If you thought you paid eye-watering prices for flight tickets this year, think again.
Airfares, which soared during the post-pandemic travel boom, are likely to remain high in 2024 and for several years, according to industry analysts and executives.
Airlines’ higher operational costs, use of expensive sustainable aviation fuels, inflationary pressures, geopolitical tensions and supply chain bottlenecks are likely to keep fares high, experts said.
“Specific routes and regions may see higher fares due to increased travel demand, limited capacity, or geopolitical instability,” Linus Bauer, founder and managing director of Bauer Aviation Advisory, told media.
“For example, long-haul international routes will experience higher fares compared to domestic or regional routes.”
Real return fares per passenger are estimated to reach $288 in 2023, up from $284 in 2022, $231 in 2021 and $216 in 2020, but still below the pre-Covid levels of $315 in 2019, according to data from the International Air Transport Association (Iata).
An economy-class one-way ticket, non-directionally averaged and excluding taxes and fees, from the Middle East to North America cost $544 in September 2023, up 1.5 per cent compared to $536 in September 2022, according to the latest available data by Cirium.

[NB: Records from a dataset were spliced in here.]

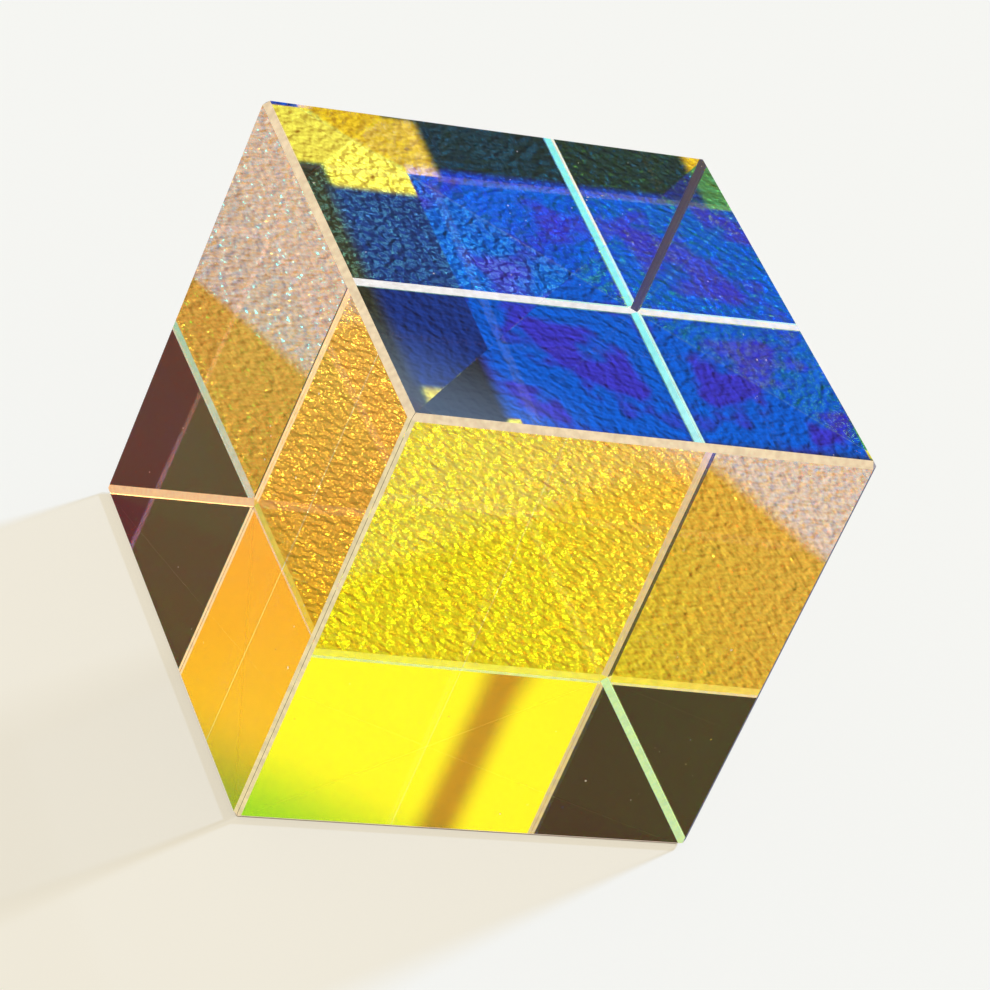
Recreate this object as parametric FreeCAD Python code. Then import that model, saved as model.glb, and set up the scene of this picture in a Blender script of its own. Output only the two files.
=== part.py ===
"""Dichroic prism cube: four right-angle glass prisms, cemented with their right-angle edges together.

Two colour-splitting mirrors stand upright on the diagonals of the bottom face and cross in the
middle of the cube, so they show as an X from above and from below. The cube is bonded in two steps.
First the front and right prisms make one half of the cube, and the left and back prisms the other.
Each of these pairs has half of the blue mirror in its seam. Then the two halves are bonded along
the other diagonal, with the whole red mirror between them.

Millimetres, +Z up. The origin is the centre of the bottom face, X runs from the left face to the
right face, and Y runs from the front face to the back face.
"""

import math
import os

import FreeCAD
import Part

# Outside of the bonded cube
CUBE_WIDTH = 25.0  # left face to right face
CUBE_DEPTH = 25.0  # front face to back face
CUBE_HEIGHT = 25.0  # bottom face to top face
EDGE_BEVEL = 0.3  # how far the ground bevel sets back each face from a sharp corner

# Layers in the seam between two prisms
BLUE_MIRROR_THICKNESS = 0.003  # stack of vacuum-deposited layers that turns blue light aside
RED_MIRROR_THICKNESS = 0.004  # the same for red light, thicker because red waves are longer
PAIR_CEMENT_THICKNESS = 0.010  # clear cement between a coated prism and its bare partner
MIDDLE_CEMENT_THICKNESS = 0.015  # clear cement between the two halves of the cube

# Diagonals of the bottom face, as angles from the X axis
BOTTOM_DIAGONAL = math.hypot(CUBE_WIDTH, CUBE_DEPTH)
RED_DIAGONAL = math.degrees(math.atan2(CUBE_DEPTH, CUBE_WIDTH))  # front left corner to back right
BLUE_DIAGONAL = -RED_DIAGONAL  # back left corner to front right


def bevelled_blank():
    """The cube as one block, with a narrow bevel ground along each of its twelve edges."""
    front_left = FreeCAD.Vector(-CUBE_WIDTH / 2, -CUBE_DEPTH / 2, 0)
    block = Part.makeBox(CUBE_WIDTH, CUBE_DEPTH, CUBE_HEIGHT, front_left)
    return block.makeChamfer(EDGE_BEVEL, block.Edges)


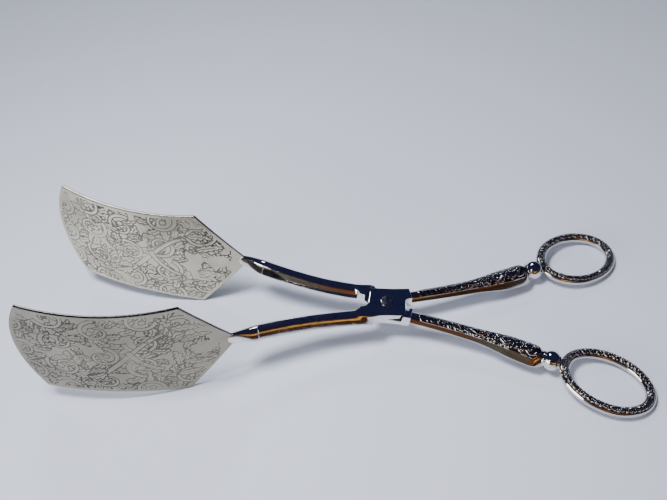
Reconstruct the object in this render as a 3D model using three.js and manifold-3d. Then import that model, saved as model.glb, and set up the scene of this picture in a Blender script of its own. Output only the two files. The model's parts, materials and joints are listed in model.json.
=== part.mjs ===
// Scissor-action serving tongs of silver-plated metal: two arms cross at a riveted half-lap
// joint, with an oval finger ring on one end of each arm and a broad bowed blade on the other.
// Millimetres. The arms are drawn in their own plane (X towards the rings, Z up along the
// rivet), then the whole tool is tipped so that it stands on its blades and rings at Z = 0.
import * as THREE from 'three';
import { mergeVertices } from 'three/addons/utils/BufferGeometryUtils.js';
import Module from 'manifold-3d';

const wasm = await Module();
wasm.setup();

// ---------------------------------------------------------------- driving dimensions
const GAP = 0.3; // clearance wherever two pieces meet
const OVERSHOOT = 2; // how far a cutting solid runs past what it cuts
const REST_TILT = THREE.MathUtils.degToRad(8.71); // from the arms' plane to the table, rings down

const HUB = { halfLength: 7.4, halfWidth: 6.7, corner: 2.7, top: 3.15, bevel: 0.3 };
const LAP_RADIUS = 9.4; // outside this circle round the rivet an arm has its full thickness
const CROTCH = { radius: 3.2, centre: -11 }; // rounded fork between the two shanks
const RIVET = { shank: 1.7, head: 2.7, headDepth: 1, proud: 0.15, tail: 2.3, tailHeight: 0.8 };
const BURR = { radius: 3.4, thickness: 0.7, chamfer: 0.2 };

const SHANK = { radius: 3.15, inside: [-7.4, 6.15], bend: [-29.5, 8.4], end: [-51.6, 16.7] };
const SHANK_JOIN = 0.12; // how far along the shank's curve the hub's outline meets it
const ARMPIT = 1.1; // how far the hub's free edge swells into the shank
const STUB = { radius: 2.5, end: 9.8 }; // the lug that carries the handle, X of its end
const TANG = { radius: 1.3, length: 12 }; // pin of the arm inside the handle
const HANDLE = {
  start: [4, 3.78],
  startSlope: 0.229,
  end: [60.4, 21.7],
  endSlope: 0.455,
  rise: 1.7, // how far its far end stands above the arms' plane
  // fraction of the length, half width, half height
  sections: [
    [0, 2.8, 2.45],
    [0.3, 3.05, 2.6],
    [0.55, 3.55, 2.7],
    [0.78, 4.9, 2.9],
    [0.9, 5.1, 2.9],
  ],
  tipHalfWidth: 2.6,
  tipHalfHeight: 2.08,
  fullness: 0.82, // 1 would give an elliptical section
};
const KNOP = { ball: 3.3, reel: 2.25, reelWidth: 0.75, chamfer: 0.2 };
const RING = { centre: [83.6, 31], long: 18.4, short: 13.75, band: 4, height: 4.2, fullness: 0.85 };
const RING_TURN = 0.4; // radians, the ring's long axis away from the tongs' own axis
const RING_RISE = 2.3;

const BLADE = {
  thickness: 1.2,
  bow: 119, // radius, both blades bow towards -Y so that they nest when closed
  tang: 5,
  tangHalf: 1.5,
  flareAt: 0.85, // the tang runs on this far before the sides flare out
  shoulderAt: 20.3,
  shoulderHalf: 27,
  tipAt: 77.6,
  tipHalf: 26.4,
  waist: 1.5, // how far each long edge curves in between shoulder and tip
  tipBulge: 7.1,
};
const SOCKET = { reach: 3.4, waistHalfHeight: 2.75, tipHalfWidth: 1.3, tipHalfHeight: 2.9 };

// The two arms: side is the sign of Y at the blade, level the half of the lap that its hub takes,
// and heading the blade root's direction in radians from -X towards +Y.
const ARMS = [
  { name: 'upper', side: -1, level: 1, root: [-58.8, -19.6], heading: -0.465 },
  { name: 'lower', side: 1, level: -1, root: [-58.8, 19.6], heading: -0.19 },
];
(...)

For travel departures from the UAE, airfares on average are up 6 per cent in the fourth quarter of 2023 compared to pre-pandemic levels, amid strong travel demand in winter, Hugh Aitken, Skyscanner’s flights expert and vice president of strategic relations and development, told media.
But as the worst of the Covid-19 pandemic has receded, countries have reopened their borders and airlines are reporting record profits, why are ticket prices expected to remain high?
First, airlines are facing a multi-trillion dollar bill to decarbonise their operations.
A whopping $5.1 trillion of capital investments may be required to bring the global aviation industry to its goal of net-zero emissions by 2050, with most of that to be channelled into the production of sustainable fuels and renewable electricity generation, consultancy McKinsey & Company said in a report.
Sustainable aviation fuel (SAF), a biofuel that produces lower carbon emissions than traditional jet fuel, is expected to account for 65 per cent of aviation’s carbon mitigation in 2050, according to Iata.